Ukraine parliament works on revote law
Runoff election on Dec 26
AP, Kiev
Ukraine's Parliament prepared for a marathon weekend session to pass legislation needed to hold a rerun of a presidential runoff election, a revote ordered by the Supreme Court in a major victory for opposition leader Viktor Yushchenko. The court on Friday threw out the official results of last month's runoff between Yushchenko and his Kremlin-backed rival, Prime Minister Viktor Yanukovych, ruling that a revote must be held on Dec. 26. The opposition had claimed the runoff was rigged in favor of Yanukovych, and Western nations refused to recognise the results. Yushchenko's supporters in Parliament planned to push for changes in the election law in hopes of preventing vote fraud and in the membership of the 15-member Central Election Commission. The legislature was also expected to demand that President Leonid Kuchma fire Yanukovych and appoint a new Cabinet following a no-confidence vote earlier this week, parliamentary speaker Volodymyr Lytvyn said late Friday.
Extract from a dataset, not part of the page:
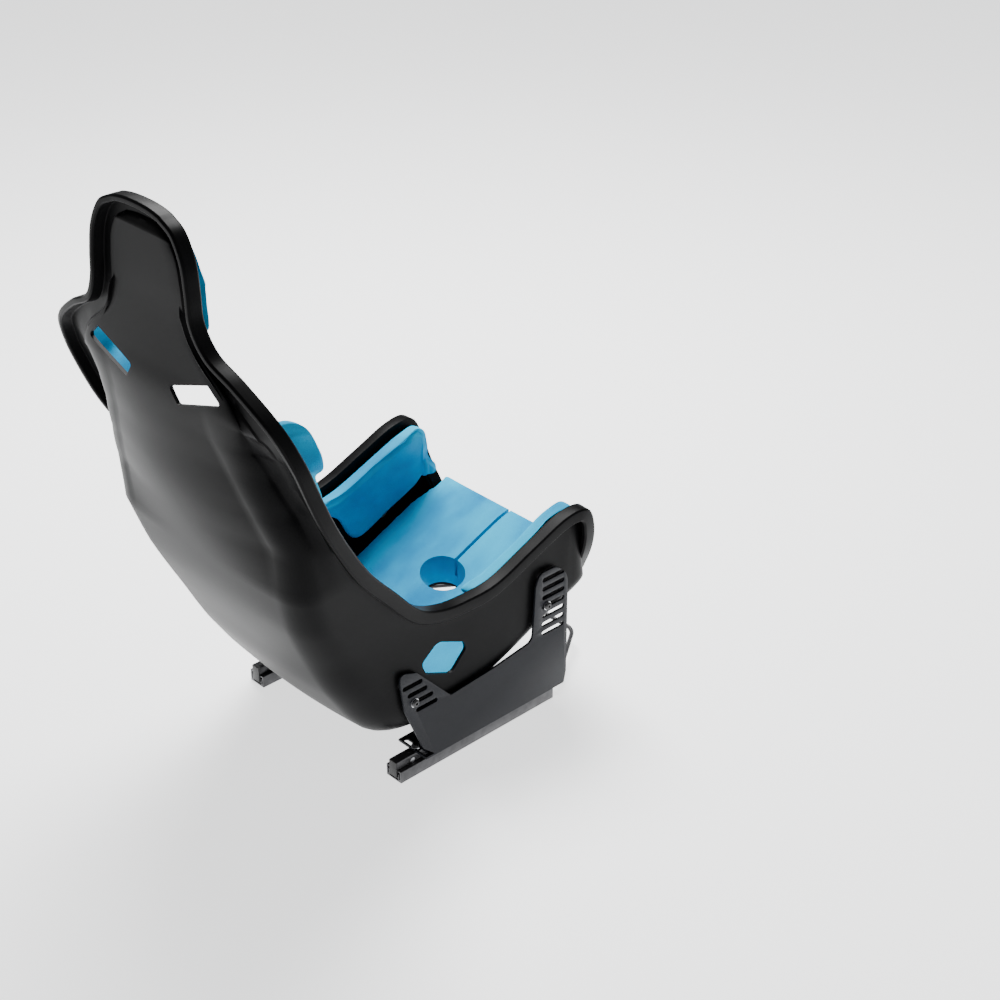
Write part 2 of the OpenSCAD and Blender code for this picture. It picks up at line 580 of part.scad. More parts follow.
module right_glides() {
  g = 0.1;
  outline = [[lower_in - g, rail_t + g], [lower_in - g, lower_h - rail_t - g],
    [foot - rail_t, lower_h - rail_t - g], [foot - rail_t, foot_z + curl_h + g],
    [foot + g, foot_z + curl_h + g], [foot + g, foot_z - g], [web, foot_z - g], [web, rail_t + g]];
  color("#d8d8d2") seat_frame() for (f = [rail_mid - glide_f - glide_l, rail_mid + glide_f]) for (e = [0, 1])
    translate([e * 2 * rail_x, 0, 0]) mirror([e, 0, 0]) along(f, f + glide_l) polygon(outline);
}
module left_glides() {
  left_side() right_glides();
}
cap_t = 2;
module rail_end_caps() {
  color("#151617") seat_frame() both_sides() along(rail_f - cap_t, rail_f)
    polygon(profile([[0, foot_z + 1], [web, foot_z + 1], [web, rail_top_z]]));
}
module flange_washers() {
  color("#8f9296") seat_frame() both_sides() for (f = flange_bolt_f)
    translate([rail_x, f, flange_z + bracket_t]) difference() {
      cylinder(r = washer_d / 2, h = washer_t, $fn = 48);
      translate([0, 0, -1]) cylinder(r = bolt_d / 2 + 0.3, h = washer_t + 2, $fn = 48);
    }
}
module flange_bolts() {
  color("#191a1c") seat_frame() both_sides() for (f = flange_bolt_f)
    translate([rail_x, f, flange_z + bracket_t + washer_t]) button_bolt(washer_t + bracket_t + rail_t + nut_t);
}
module rail_nuts() {
  color("#b9bcc0") seat_frame() both_sides() for (f = flange_bolt_f)
    translate([rail_x, f, rail_top_z - rail_t - nut_t]) difference() {
      translate([-nut_w / 2, -nut_w / 2, 0]) cube([nut_w, nut_w, nut_t]);
      translate([0, 0, -1]) cylinder(r = bolt_d / 2 + fit, h = nut_t + 2, $fn = 48);
    }
}

/* Lock levers and release bar */
pivot_f = rail_f + 33;
pivot_z = 27;
pin_r = 3;
lever_t = 5;
lever_top = 19;
lever_low = 11;
lever_end = rail_mid + 45;
lock_tip = 0.8;
tooth_f = [for (k = [lock_teeth - 1 : -1 : 0]) rail_mid + (k - 2) * lock_pitch];
lever_outline = concat(
  [[pivot_f - 6, pivot_z + 6, 5.9], [pivot_f + 2, pivot_z + 6, 5], [pivot_f + 31, lever_top, 8],
    [lever_end, lever_top, 1], [lever_end, lever_low, 1]],
  [for (f = tooth_f) each [[f + tooth / 2, lever_low, 0], [f + tooth / 2, lock_tip, 0],
    [f - tooth / 2, lock_tip, 0], [f - tooth / 2, lever_low, 0]]],
  [[pivot_f + 30, lever_low, 8], [pivot_f - 6, pivot_z - 6, 5.9]]);
module right_lock_lever() {
  color("#6d7075") seat_frame() difference() {
    across(rail_x - lever_t / 2, lever_t) polygon(rounded(lever_outline));
    cross_rod(rail_x - 10, pivot_f, pivot_z, pin_r + fit, 20);
  }
}
module left_lock_lever() {
  left_side() right_lock_lever();
}
pin_head_t = 1.2;
clip_t = 0.8;
module lever_pins() {
  color("#b9bcc0") seat_frame() both_sides() {
    cross_rod(rail_x - web - 2, pivot_f, pivot_z, pin_r, 2 * web + 2);
    cross_rod(rail_x + web, pivot_f, pivot_z, pin_r + 1.6, pin_head_t);
  }
}
module pin_clips() {
  color("#8f9296") seat_frame() both_sides()
    ring_x(rail_x - web - clip_t - 0.1, pivot_f, pivot_z, 2 * pin_r + 3, 2 * pin_r + 2 * fit, clip_t);
}
spring_f = pivot_f + 70;
spring_r = 4;
spring_wire = 1.2;
spring_turns = 5;
// A round bar swept along points, with m sides
module sweep(path, r, m) {
  n = len(path) - 1;
  function way(i) = unit(path[min(i + 1, n)] - path[max(i - 1, 0)]);
  function ring(i) = let(w = way(i), a = unit(cross(w, [0, 0.01, 1])), b = cross(a, w))
    [for (j = [0 : m - 1]) path[i] + r * (cos(360 * j / m) * a + sin(360 * j / m) * b)];
  polyhedron(points = [for (i = [0 : n]) each ring(i)], faces = concat(
    [[for (j = [m - 1 : -1 : 0]) j]], [[for (j = [0 : m - 1]) n * m + j]],
    [for (i = [0 : n - 1]) for (j = [0 : m - 1]) let(a = i * m + j, b = i * m + (j + 1) % m) each
      [[a, b, a + m], [b, b + m, a + m]]]), convexity = 10);
}
module lock_springs() {
  r = spring_r - spring_wire / 2;
  low = lever_top + seat + spring_wire / 2;
  high = rail_top_z - rail_t - seat - spring_wire / 2;
  count = 8 * spring_turns;
  color("#b9bcc0") seat_frame() both_sides() translate([rail_x, spring_f, 0])
    sweep([for (i = [0 : count]) let(a = 45 * i) [r * cos(a), r * sin(a), mix(low, high, i / count)]],
      spring_wire / 2, 6);
}
bar_low = 15;
bar_high = 32;
bar_bend = 18;
// The bar's corners on the right side, each with its bend
bar_corners = [[rail_x, rail_f + rail_l + 8, bar_low], [rail_x, rail_f + rail_l + 36, bar_high],
  [grip_w / 2, bar_reach, bar_high]];
function bend_at(p, i) = let(c = p[i], a = unit(p[i - 1] - c), b = unit(p[i + 1] - c))
  [for (j = [0 : 5]) let(t = j / 5) c + bar_bend * ((1 - t) * (1 - t) * a + t * t * b)];
bar_right = concat([[rail_x, lever_end, bar_low]], bar_corners, [[0, bar_reach, bar_high]]);
bar_half = concat([bar_right[0]], [for (i = [1 : 3]) each bend_at(bar_right, i)]);
bar_path = concat(bar_half, [for (i = [len(bar_half) - 1 : -1 : 0]) mirror_x(bar_half[i], -1)]);
module release_bar() {
  color("#1d1e20") seat_frame() sweep(bar_path, bar_d / 2, 12);
}

seat_shell();
headrest_cushion();
back_cushion();
left_back_bolster();
right_back_bolster();
base_cushion();
left_thigh_cushion();
right_thigh_cushion();
hook_patches();
shell_inserts();
shell_spacers();
left_side_bracket();
right_side_bracket();
bracket_washers();
bracket_bolts();
flange_washers();
flange_bolts();
rail_nuts();
left_upper_rail();
right_upper_rail();
left_lower_rail();
right_lower_rail();
left_glides();
right_glides();
rail_end_caps();
left_lock_lever();
right_lock_lever();
lever_pins();
pin_clips();
lock_springs();
release_bar();
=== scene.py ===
import bpy, bmesh, json
import numpy as np
from mathutils import Matrix, Vector


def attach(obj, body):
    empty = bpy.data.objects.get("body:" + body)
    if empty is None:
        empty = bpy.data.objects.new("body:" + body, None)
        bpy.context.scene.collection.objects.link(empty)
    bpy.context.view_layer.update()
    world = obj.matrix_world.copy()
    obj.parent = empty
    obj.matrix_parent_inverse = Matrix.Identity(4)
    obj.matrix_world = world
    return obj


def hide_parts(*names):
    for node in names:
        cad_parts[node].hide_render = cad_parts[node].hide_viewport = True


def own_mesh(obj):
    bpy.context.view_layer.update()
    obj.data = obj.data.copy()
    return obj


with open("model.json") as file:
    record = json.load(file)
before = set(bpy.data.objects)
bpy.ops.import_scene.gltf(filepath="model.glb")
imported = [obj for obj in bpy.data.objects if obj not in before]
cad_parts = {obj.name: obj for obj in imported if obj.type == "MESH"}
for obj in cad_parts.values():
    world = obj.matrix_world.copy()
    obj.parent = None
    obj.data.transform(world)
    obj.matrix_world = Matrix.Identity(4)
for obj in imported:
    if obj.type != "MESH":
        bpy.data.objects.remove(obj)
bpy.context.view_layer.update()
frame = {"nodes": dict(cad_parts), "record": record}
record = frame["record"]
bodyOf = {node: body for body, nodes in record["behaviour"]["bodies"].items() for node in nodes}
slotOf = {p["node"]: p["material_slot"] for p in record["subparts"]}
seatBody = "seat"

# camera, light and floor
cameraPlace = {
    "location": (-2.1227, 1.7019, 1.9732),
    "right": (-0.68697, -0.72669, 0.0),
    "up": (0.36324, -0.34338, 0.86611),
    "ahead": (0.62939, -0.59499, -0.49985),
    "lens": 69.0,
    "clipEnd": 50,
}


def makeCamera(place):
    data = bpy.data.cameras.new("seatCamera")
    data.lens = place["lens"]
    data.clip_end = place["clipEnd"]
    camera = bpy.data.objects.new("seatCamera", data)
    bpy.context.collection.objects.link(camera)
    columns = (Vector(place["right"]), Vector(place["up"]), -Vector(place["ahead"]))
    turned = Matrix(columns).transposed().to_4x4()
    camera.matrix_world = Matrix.Translation(Vector(place["location"])) @ turned
    bpy.context.scene.camera = camera


studio = {
    "worldColour": (0.97, 0.98, 1.0),
    "worldStrength": 0.16,
    "floorColour": (0.92, 0.925, 0.93),
    "floorRough": 0.8,
    "floorGlow": 1.7,
    "floorSize": 14.0,
    # name, place, target, width, height, watts
    "lamps": [
        ("keyAbove", (1.1, -0.9, 2.8), (0.0, -0.1, 0.3), 1.6, 1.6, 200),
        ("backLeft", (2.6, 2.0, 0.8), (0.1, 0.3, 0.5), 1.4, 1.8, 5),
        ("rimRight", (-2.6, -0.6, 1.6), (-0.2, 0.0, 0.5), 1.2, 2.0, 6),
    ],
}


def makeStudio(s):
    world = bpy.data.worlds.new("studio")
    world.use_nodes = True
    background = world.node_tree.nodes["Background"]
    background.inputs["Color"].default_value = (*s["worldColour"], 1)
    background.inputs["Strength"].default_value = s["worldStrength"]
    bpy.context.scene.world = world
    for name, place, target, width, height, watts in s["lamps"]:
        data = bpy.data.lights.new(name, "AREA")
        data.shape = "RECTANGLE"
        data.size, data.size_y, data.energy = width, height, watts
        lamp = bpy.data.objects.new(name, data)
        bpy.context.collection.objects.link(lamp)
        lamp.location = place
        lamp.rotation_euler = (Vector(target) - Vector(place)).to_track_quat("-Z", "Y").to_euler()
    mesh = bpy.data.meshes.new("floor")
    h = s["floorSize"] / 2
    mesh.from_pydata([(-h, -h, 0), (h, -h, 0), (h, h, 0), (-h, h, 0)], [], [(0, 1, 2, 3)])
    floor = bpy.data.objects.new("floor", mesh)
    bpy.context.collection.objects.link(floor)
    paint = bpy.data.materials.new("floorPaint")
    paint.use_nodes = True
    shader = paint.node_tree.nodes["Principled BSDF"]
    shader.inputs["Base Color"].default_value = (*s["floorColour"], 1)
    shader.inputs["Roughness"].default_value = s["floorRough"]
    shader.inputs["Emission Color"].default_value = (*s["floorColour"], 1)
    shader.inputs["Emission Strength"].default_value = s["floorGlow"]
    mesh.materials.append(paint)


makeCamera(cameraPlace)
makeStudio(studio)
print("camera and studio ready")

# shader groups and materials


def newGroup(name, inputs, outputs):
    group = bpy.data.node_groups.new(name, "ShaderNodeTree")
    for label, kind, value in inputs:
        socket = group.interface.new_socket(label, in_out="INPUT", socket_type=kind)
        socket.default_value = value
    for label, kind in outputs:
        group.interface.new_socket(label, in_out="OUTPUT", socket_type=kind)
    return group, group.nodes.new("NodeGroupInput"), group.nodes.new("NodeGroupOutput")


edgeTurn = (0.52, 0.62)  # how sharp a turn starts to wear, and wears fully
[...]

Friday's court ruling sparked jubilation in the streets of Kiev, with a massive crowd of Yushchenko backers chanting his name, blowing horns and waving balloons and orange flags his campaign color. "We have proven that we are a nation that could defend our choice," Yushchenko told his supporters gathered at Independence Square, the epicenter of the opposition protests. "We have changed the nation in the last 12 days. These are different people, they are now citizens." Yushchenko scheduled another rally for Saturday, urging his supporters not to abandon their demonstration in the square until the government is fired, the Election Commission replaced and a date formally set for new elections by the election commission and Parliament. The Supreme Court found the runoff was distorted by abuses in pro-Yanukovych regions such as tampering with voters' lists and people voting more than once. It concluded that "the violation of the principles of the election law ... make it unable to determine the voters' will." The court's decision was a sharp rebuke to Kuchma, who had anointed Yanukovych as his successor, and a slap to Russian President Vladimir Putin, who had strongly supported Yanukovych, fearing Ukraine would tilt further to the West under Yushchenko.